La révolte des femmes
L'abolition des classes
L'histoire de la pièce inclut l'abolition des classes. Les hommes et les femmes mettent en scène des États généraux où un membre de la noblesse et un du tiers état se rencontrent. Ils forment un gouvernement. L'abolition des classes s'accompagne ici de l'abolition de la position, de la situation. Arthénice et Madame Sorbin, veulent rassembler les femmes autour de nouvelles revendications qui visent à demander l'égalité avec les hommes.
Ce but commun permet alors de gommer les différences sociales. Madame Sorbin assure d'ailleurs : "il n’y a plus qu’une femme et qu’une pensée ici." Tant que les femmes sont liées, tant qu'elles sont rassemblées contre les hommes, les classes n'ont plus de valeur. C'est l'union des classes contre un ennemi commun : les hommes.
S'affranchir des stéréotypes
Marivaux va plus loin que la simple revendication de l'égalité par les femmes. Il se penche également sur la raison pour laquelle les femmes sont jugées inférieures aux hommes, et sur la façon dont elles sont conditionnées pour rester à la place qu'on leur a donnée. Ainsi, la pièce ne se présente pas comme une simple comédie, elle aborde des sujets sensibles. Marivaux trouve de vrais arguments à mettre dans la bouche des femmes. Il y a une véritable remise en question des rapportes entre genre et identité.
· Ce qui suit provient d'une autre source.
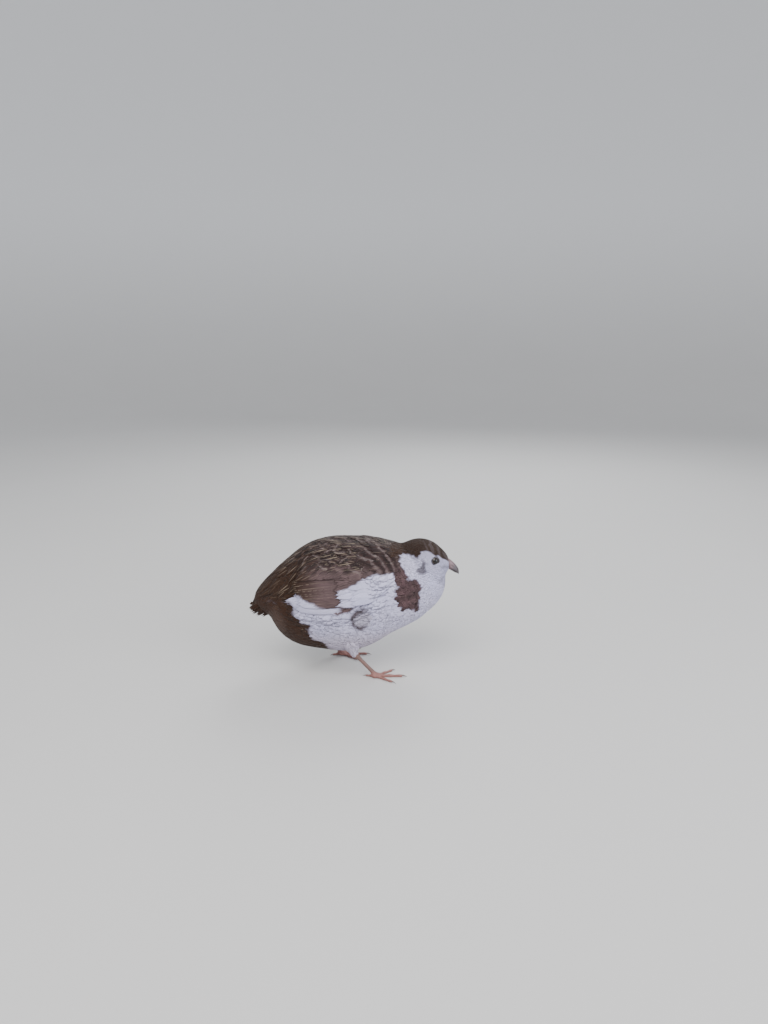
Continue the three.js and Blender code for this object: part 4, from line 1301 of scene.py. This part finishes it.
def meld(a, b, width):
    """Two distances as one body, blended where they are closer than width."""
    h = np.clip(width - np.abs(a - b), 0, None) / width
    return np.minimum(a, b) - h * h * width / 4


def scute(t):
    """Overlapping plates along a limb: each rises slowly and ends in a step."""
    f = t % 1
    return np.minimum(f**1.5, (1 - f) * 7)


def shank_surface(p, side):
    """Distance to the heel and the scaled shank."""
    knee, hock, ankle = leg_frame(side)
    bone = unit(ankle - hock)
    front = unit(np.cross(np.cross(bone, [1.0, 0, 0.6]), bone))
    flank = np.cross(bone, front)
    shin, _ = cone(p, mix(hock, knee, 0.45), hock, 3.0, 2.3)
    heel = meld(shin, cone(p, hock + [-0.5, 0, 0.3], hock + bone * 1.2, 2.5, 2.35)[0], 1.5)
    length = np.linalg.norm(ankle - hock)
    away = p - hock
    s = np.clip(away @ bone, 0, length)
    radius = np.interp(s / length, *SHANK_RADII)
    off = away - s[:, None] * bone
    shank = np.linalg.norm(off, axis=1) - radius
    facing = (off @ front) / np.maximum(np.linalg.norm(off, axis=1), 1e-6)
    half = np.where(off @ flank > 0, 0.5, 0.0)
    plates = scute(s / SHANK_PLATE + half) * smooth(0.05, 0.45, facing)
    plates = plates - 0.8 * np.exp(-(((off @ flank) / 0.18) ** 2)) * smooth(0.3, 0.6, facing)
    pebble = 0.35 * np.sin(p[:, 0] * 5.2 + p[:, 1] * 3) * np.sin(p[:, 2] * 5.4)
    pebble = pebble * smooth(0.2, -0.3, facing)
    return meld(heel, shank - 0.16 * (plates + pebble), 1.4)


def toe_surface(p, side, turn, reach, thick):
    """Distance to one scaled toe."""
    ankle = leg_frame(side)[2]
    run, across = toe_frame(side, turn)
    along = np.clip((p - ankle) @ run, 0.5, reach - 0.2)
    t = along / reach
    joint = np.cos((t - 0.2) / 0.36 * 2 * np.pi)
    r = thick / 2 * (1.02 - 0.26 * t) * (1 + 0.09 * joint)
    rise = 0.5 * smooth(0.6, 0.0, t) if turn > 100 else 0.8 * smooth(0.35, 0.0, t)
    middle = np.array([ankle[0], ankle[1], 0.0]) + along[:, None] * run
    middle[:, 2] = r * 0.88 + rise
    off = p - middle
    dist = np.linalg.norm(off, axis=1)
    above = off[:, 2] / np.maximum(dist, 1e-6)
    plates = scute(along / TOE_PLATE) * smooth(0.1, 0.5, above) * smooth(2.5, 4.0, along)
    dimple = 0.5 * np.sin(along * 4.6) * np.sin((off @ across) * 5) * smooth(0.1, -0.4, above)
    return dist - r - 0.12 * (plates + dimple)


def leg_field(side):
    """A function that gives the distance to the leg from the heel to the toes."""
    ankle = leg_frame(side)[2]

    def field(p):
        pad = np.linalg.norm((p - [ankle[0], ankle[1], PAD_MIDDLE]) / PAD_RADII, axis=1)
        d = meld(shank_surface(p, side), (pad - 1) * 2.4, 1.6)
        for turn, reach, thick, _ in TOES.values():
            d = meld(d, toe_surface(p, side, turn, reach, thick), 1.1)
        return -meld(-d, p[:, 2] - 0.02, 0.35)

    return field


def legs(side):
    """A leg from the heel down, taken from its field inside a box round it."""
    _, hock, ankle = leg_frame(side)
    field = leg_field(side)
    low = [min(hock[0] - 5.5, ankle[0] - 10), ankle[1] - 15, -0.9]
    high = [ankle[0] + 26.0, ankle[1] + 15, hock[2] + 8.0]
    points, quads = surface_net(field, low, high, NET_STEP)
    points = settle(points, field=with_slope(field), steps=2)
    points[:, 2] = np.maximum(points[:, 2], 0.0)
    height = points[:, 2:]
    flesh = mix(SHANK_FLESH, TOE_FLESH, smooth(7.0, 3.0, height))
    flesh = mix(flesh, SOLE_FLESH, 0.6 * smooth(0.9, 0.1, height))
    word = SIDE_WORD[side]
    replaced = [f"shank_{word}", f"foot_{word}"] + [f"toe_{toe}_{word}" for toe in TOES]
    add_piece(f"leg_{word}", points, [quads], SCALED_SKIN, "leg_skin", replaced, flesh, flesh)
    claws(side, ankle)


def claws(side, ankle):
    """The four claws of a foot as one piece."""
    parts, start = [], 0
    t = np.linspace(0, 1, 18)[:, None, None]
    a = ring_turns(16)[None, :, None]
    for turn, reach, thick, claw in TOES.values():
        run, across = toe_frame(side, turn)
        radius = thick * 0.27 * (1 - t) ** 0.75 + 0.05
        arch = 0.9 * np.sin(np.pi * np.minimum(t * 1.05, 1)) * claw / 6
        high = thick * 0.40 + arch - t * (thick * 0.40 - 0.12)
        middle = np.array([ankle[0], ankle[1], 0]) + (reach - 1.3 + t * (claw + 1.3)) * run
        rings = middle + radius * 0.86 * np.cos(a) * across
        rings = rings + (high + radius * np.sin(a)) * np.array([0, 0, 1.0])
        rings[..., 2] = np.maximum(rings[..., 2], 0.0)
        points, (quads, caps) = tube(rings)
        parts.append((points, quads + start, caps + start))
        start += len(points)
    points, quads, caps = (np.concatenate(part) for part in zip(*parts))
    shade = np.tile(np.concatenate([np.repeat(t[:, 0, 0], a.size), [0, 1]]), len(TOES))
    tint = mix(np.array([0.30, 0.21, 0.18]), np.array([0.22, 0.17, 0.15]), shade[:, None])
    marks = np.stack([0.15 + 0.65 * shade, 0 * shade, 0 * shade], -1)
    add_piece(f"claws_{SIDE_WORD[side]}", points, [quads, caps], HORN, "horn", (), tint, marks)


# Measures of the thigh, from the knee at 0 to the hock at 1
THIGH_RADII = [-0.2, 0.0, 0.45, 0.85, 1.02], [10.4, 10, 8, 4.6, 2.6]
THIGH_LENGTHS = [0, 0.6, 1.0], [8.5, 6.0, 3.6]  # of its feathers
THIGH_GAP = 1.9  # from feather to feather round it


def thigh_frame(side):
    """The knee, the length of the thigh's line to the hock, its direction, and two more square to it."""
    knee, hock, _ = leg_frame(side)
    line = unit(hock - knee)
    one = unit(np.cross(line, [0, 1.0, 0]))
    return knee, np.linalg.norm(hock - knee), line, one, np.cross(line, one)


def thigh_radius(t):
    return np.interp(t, *THIGH_RADII)


def thigh_feathers(side):
    """The feathered muff between the belly and the hock."""
    knee, span, line, one, two = thigh_frame(side)
    rng = np.random.default_rng(SEED["thigh"] + side)
    levels, turns = [], []
    for t in np.arange(-0.12, 0.99, 0.075):
        around = int(2 * np.pi * thigh_radius(t) / THIGH_GAP)
        turns.append((np.arange(around) + rng.random()) / around * 2 * np.pi)
        levels.append(t + rng.normal(0, 0.018, around))
    t, a = np.concatenate(levels), np.concatenate(turns)
    a = (a + rng.normal(0, 0.05, len(a)))[:, None]
    normal = np.cos(a) * one + np.sin(a) * two
    slope = ((thigh_radius(t + 0.3) - thigh_radius(t)) / (0.3 * span))[:, None]
    flow = unit(line + slope * normal)
    root = knee + t[:, None] * span * line + (thigh_radius(t) - 1.2)[:, None] * normal
    length = np.interp(t, *THIGH_LENGTHS) * rng.uniform(0.9, 1.1, len(t))
    plan = vane_plan(
        root=root,
        flow=flow,
        normal=unit(normal - slope * line),
        length=length,
        width=length * 0.52,
        low=0.0,
        high=0.9 + 0.12 * rng.normal(0, 1, len(t)),
        fray=0.30,
        camber=0.18,
        roll=rng.normal(0, 0.1, len(t)),
        curl=-0.25,
        straight=1.0,
    )
    tip = root + flow * length[:, None]
    seen = body_field(tip)[0] > -3.0
    plan = {key: value[seen] for key, value in plan.items()}
    root, tip = root[seen], tip[seen]
    points, vane = lay_vanes(SMALL, plan, VANE_SEED["thigh"] + side)
    chance = rng.random(len(tip))
    colour, marks = marked(points, tip, 0.5, np.zeros(len(tip)), chance)
    bake = unwrap(settle(root, steps=6)) + rng.normal(0, 0.002, (len(tip), 2))
    word = SIDE_WORD[side]
    batches = [(SMALL, points, vane, colour, marks, bake)]
    vane_piece(f"thigh_feathers_{word}", batches, "white_feathers", (f"thigh_{word}",))


def thigh_skin(side):
    """The closed skin under the feathers of the thigh."""
    knee, span, line, one, two = thigh_frame(side)
    t = np.linspace(-0.15, 1.0, 24)[:, None, None]
    a = ring_turns(36)[None, :, None]
    rings = knee + t * span * line + (thigh_radius(t) - 1.0) * (np.cos(a) * one + np.sin(a) * two)
    points, faces = tube(rings)
    bake = unwrap(settle(points, steps=6))
    skin_piece(f"thigh_skin_{SIDE_WORD[side]}", points, faces, (), bake, 1.0, 0.85)


# Camera, lights and stage

# The camera looks along +Y and down. The floor below the body's middle is at ground_px in the picture,
# and at this depth in mm.
CAMERA = {"focal_px": 740.0, "pitch": 13.8, "ground_px": (354.5, 665.3), "depth": 632.0, "frame": (768, 1024)}


def camera():
    pitch = math.radians(CAMERA["pitch"])
    right, up = Vector((1, 0, 0)), Vector((0, math.sin(pitch), math.cos(pitch)))
    ahead = Vector((0, math.cos(pitch), -math.sin(pitch)))
    (gx, gy), (width, height), focal = CAMERA["ground_px"], CAMERA["frame"], CAMERA["focal_px"]
    toward_ground = right * (gx - width / 2) + up * (height / 2 - gy) + ahead * focal
    place = -toward_ground / focal * CAMERA["depth"] * MM
    data = bpy.data.cameras.new("photo_view")
    data.sensor_width = 36.0
    data.sensor_fit = "AUTO"
    data.lens = focal / height * data.sensor_width
    data.clip_start = 0.01
    eye = bpy.data.objects.new("photo_view", data)
    eye.matrix_world = Matrix.Translation(place) @ Matrix((right, up, -ahead)).transposed().to_4x4()
    bpy.context.scene.collection.objects.link(eye)
    bpy.context.scene.camera = eye


def area_light(name, place, target, size, power, colour):
    data = bpy.data.lights.new(name, "AREA")
    data.shape = "DISK"
    data.size = size
    data.energy = power
    data.color = colour
    lamp = bpy.data.objects.new(name, data)
    lamp.location = place
    lamp.rotation_euler = (Vector(target) - Vector(place)).to_track_quat("-Z", "Y").to_euler()
    bpy.context.scene.collection.objects.link(lamp)


def studio():
    """Three lamps, the light of the air, and the floor."""
    middle = (0, 0, 0.06)
    area_light("key", (-0.25, -0.75, 1.0), middle, 1.0, 13, (1.0, 0.985, 0.97))
    area_light("fill", (0.9, -0.6, 0.45), middle, 0.9, 9, (0.93, 0.95, 1.0))
    area_light("rim", (0.25, 0.95, 0.85), middle, 0.7, 7, (0.96, 0.98, 1.0))
    world = bpy.data.worlds.new("studio_air")
    world.use_nodes = True
    colour, strength = world.node_tree.nodes["Background"].inputs[:2]
    colour.default_value = (0.86, 0.89, 0.95, 1)
    strength.default_value = 0.85
    bpy.context.scene.world = world
    # a round floor that rises softly into a wall, in metres
    profile = [(0.7, 0.0), (1.8, 0.0)]
    profile += [(1.8 + 1.6 * math.sin(a), 1.6 - 1.6 * math.cos(a)) for a in np.linspace(0.1, math.pi / 2, 14)]
    profile += [(3.4, 2.1)]
    around = 96
    points = [(0, 0, 0)]
    points += [(r * math.cos(a), r * math.sin(a), z) for r, z in profile for a in ring_turns(around)]
    faces = [(0, 1 + j, 1 + (j + 1) % around) for j in range(around)]
    for i, j in product(range(len(profile) - 1), range(around)):
        a, b, k = 1 + i * around, 1 + (i + 1) * around, (j + 1) % around
        faces.append((a + j, b + j, b + k, a + k))
    mesh = bpy.data.meshes.new("floor")
    mesh.from_pydata(points, [], faces)
    mesh.polygons.foreach_set("use_smooth", [True] * len(faces))
    mesh.materials.append(floor_paint())
    floor = bpy.data.objects.new("floor", mesh)
    bpy.context.scene.collection.objects.link(floor)


# The whole scene

camera()
studio()
skin()
body_feathers()
tail()
bill()
for which in (RIGHT, LEFT):
    wing(which)
    eye(which)
    lids(which)
    legs(which)
    thigh_feathers(which)
    thigh_skin(which)
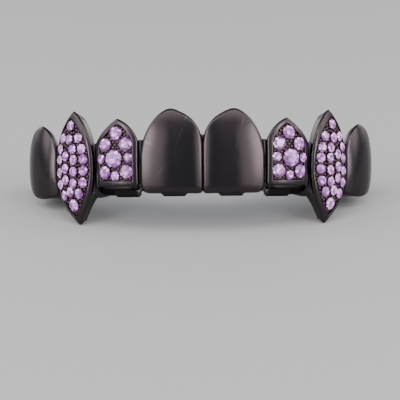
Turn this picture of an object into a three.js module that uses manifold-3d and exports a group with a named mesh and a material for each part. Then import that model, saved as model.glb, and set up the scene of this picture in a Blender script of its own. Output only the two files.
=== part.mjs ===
// A wearable upper fang denture in black-plated cast metal: eight joined tooth caps on one U-shaped frame,
// open at the gum side for the wearer's teeth, with lavender stones set in the lateral incisors and the two
// long fangs. Millimetres. X runs across the mouth, the lips are at -Y, and +Z is up. The denture stands by
// itself on its two fang tips and the rear corners of its premolar caps.
import * as THREE from "three";
import Module from "manifold-3d";
import { mergeVertices } from "three/addons/utils/BufferGeometryUtils.js";

const wasm = await Module();
wasm.setup();

const RAD = Math.PI / 180;

// Main sizes
const CAP_PITCH = 9.0; // width of a central cap with its groove
const CAP_HEIGHT = 12.25; // of a central cap's face
const FANG_DROP = 4.4; // from the centrals' biting edge down to the fang tips
const CHANNEL_DEPTH = 6.9; // behind a central cap, from lip side to tongue side

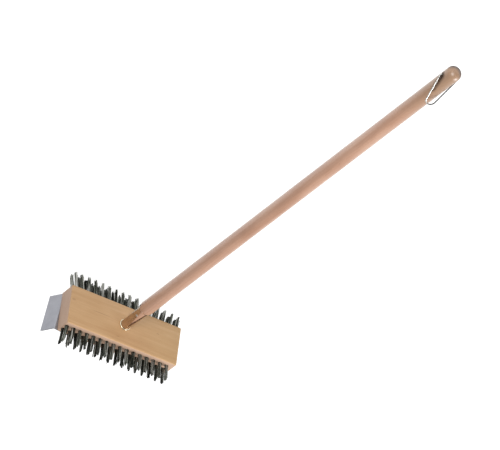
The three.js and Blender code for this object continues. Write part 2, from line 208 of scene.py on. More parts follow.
# Scraper: its flange is let into the block's back, a little out of square with the block's end
SCRAPER_WIDTH = 72 * MM
SCRAPER_THICKNESS = 1.6 * MM
SCRAPER_FLANGE = 26 * MM
SCRAPER_BLADE = 26.4 * MM
SCRAPER_BEND = math.radians(65)
SCRAPER_BEND_RADIUS = 2 * MM
SCRAPER_EDGE = 0.5 * MM
SCRAPER_BEVEL = 4 * MM
SCRAPER_SKEW = math.radians(-6.9)
SCRAPER_BEND_STEPS = 8
SCRAPER_EASE = 0.25 * MM
SCRAPER_EASE_STEPS = 2
SCRAPER_EASE_ANGLE = 40
SCREW_NUMBERS = (1, 2, 3)
SCREW_TURNS = (20, 75, -35)
SCREW_SHANK_RADIUS = 1.9 * MM
SCREW_POINT = 5 * MM
SCREW_SIDES = 32
SCREW_HEAD_STEPS = 6
SCREW_SLOT = (12 * MM, 2.4 * MM, 1 * MM)

# Tufts: two rows on each long side. LEANS gives a side's lean towards +X, in degrees, at the head's -X end
# and its +X end, and the power of the share of the way along that it follows. LENGTHS gives the tufts'
# lengths at those ends. A tuft's tip is given as its width over its root's width, and the
# splayed one is at the lower side's -X end.
TUFT_PITCH = 13 * MM
TUFTS_IN_ROW = 16
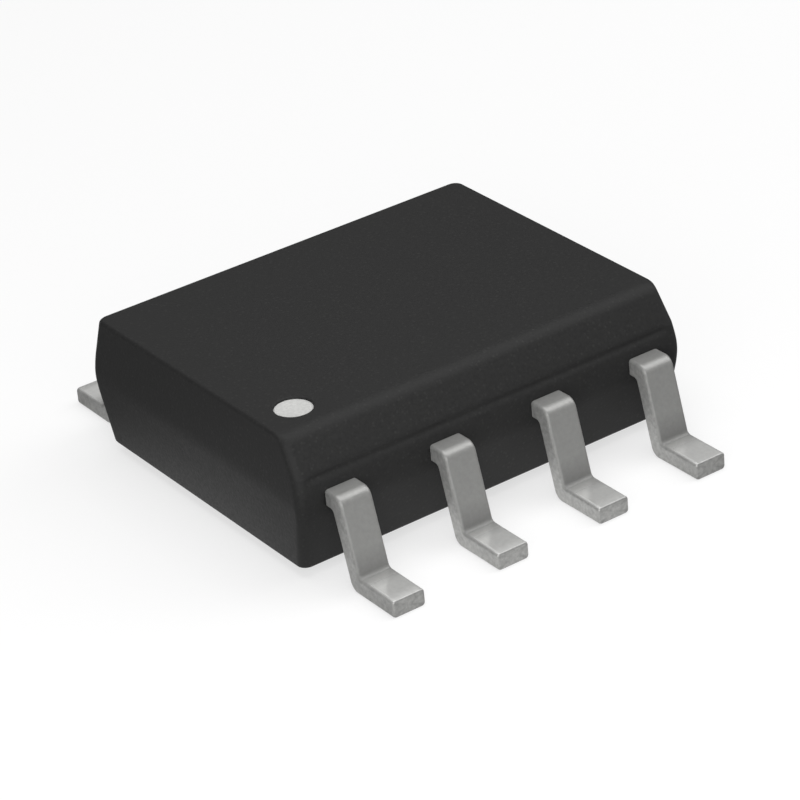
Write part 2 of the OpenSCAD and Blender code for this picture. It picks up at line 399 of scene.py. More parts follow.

En effet, Arthénice et Madame Sorbin décident qu'il faut se libérer des stéréotypes pour mieux revendiquer l'égalité. Elles réclament d'accéder aux mêmes métiers que les hommes. Surtout, il est intéressant de noter que Madame Sorbin voit un lien de cause à effet dans la façon dont les femmes sont vêtues et maquillées. Elle insiste ici sur l'importance pour les femmes de se libérer des apparences, de cesser d'être de belles personnes. Pour elle, c'est une des raisons qui font que les hommes les estiment inférieures.
ARTHÉNICE :
Il est vrai qu'on nous traite de charmantes, que nous sommes des astres, qu'on nous distribue des teints de lis et de roses, qu'on nous chante dans les vers, où le soleil insulté pâlit de honte à notre aspect, et, comme vous voyez, cela est considérable ; et puis les transports, les extases, les désespoirs dont on nous régale, quand il nous plaît.
MADAME SORBIN :
Vraiment, c'est de la friandise qu'on donne à ces enfants.
UNE AUTRE FEMME :
Friandise, dont il y a plus de six mille ans que nous vivons.
ARTHÉNICE :
Et qu'en arrive-t-il ? que par simplicité nous nous entêtons du vil honneur de leur plaire, et que nous nous amusons bonnement à être coquettes, car nous le sommes, il en faut convenir.
UNE FEMME :
Est-ce notre faute ? Nous n'avons que cela à faire.
ARTHÉNICE :
Sans doute ; mais ce qu'il y a d'admirable, c'est que la supériorité de notre âme est si invincible, si opiniâtre, qu'elle résiste à tout ce que je dis là, c'est qu'elle éclate et perce encore à travers cet avilissement où nous tombons ; nous sommes coquettes, d'accord, mais notre coquetterie même est un prodige.
UNE FEMME :
Oh ! tout ce qui part de nous est parfait.
ARTHÉNICE :
Quand je songe à tout le génie, toute la sagacité, toute l'intelligence que chacune de nous y met en se jouant, et que nous ne pouvons mettre que là, cela est immense ; il y entre plus de profondeur d'esprit qu'il n'en faudrait pour gouverner deux mondes comme le nôtre, et tant d'esprit est en pure perte.
Marivaux
La Colonie, scène IX
1750
La question du genre
La question du genre est donc au cœur de la pièce. Si la fin de la comédie remet tristement chacun à sa place, Marivaux n'allant pas au bout de son idée, il a tout même interrogé l'identité de l'homme et de la femme. Arthénice et Madame Sorbin, en décidant de demander l'égalité, adoptent des comportements dits masculins. Elles refusent la coquetterie, elles rejettent la séduction. Elles jouent aux hommes. Tant et si bien d'ailleurs que les hommes se voient forcés de jouer aux femmes.
En effet, ils usent de qualités dites féminines pour amadouer les femmes. Ainsi, Monsieur Sorbin pleure (il est sensible), Persinet se montre soumis, ils tentent tous de séduire les femmes. L'île est devenu le lieu de l'expérimentation où les personnages découvrent ce qu'est être l'Autre. Ou plutôt, chacun est obligé de regarder l'image que l'Autre a de lui.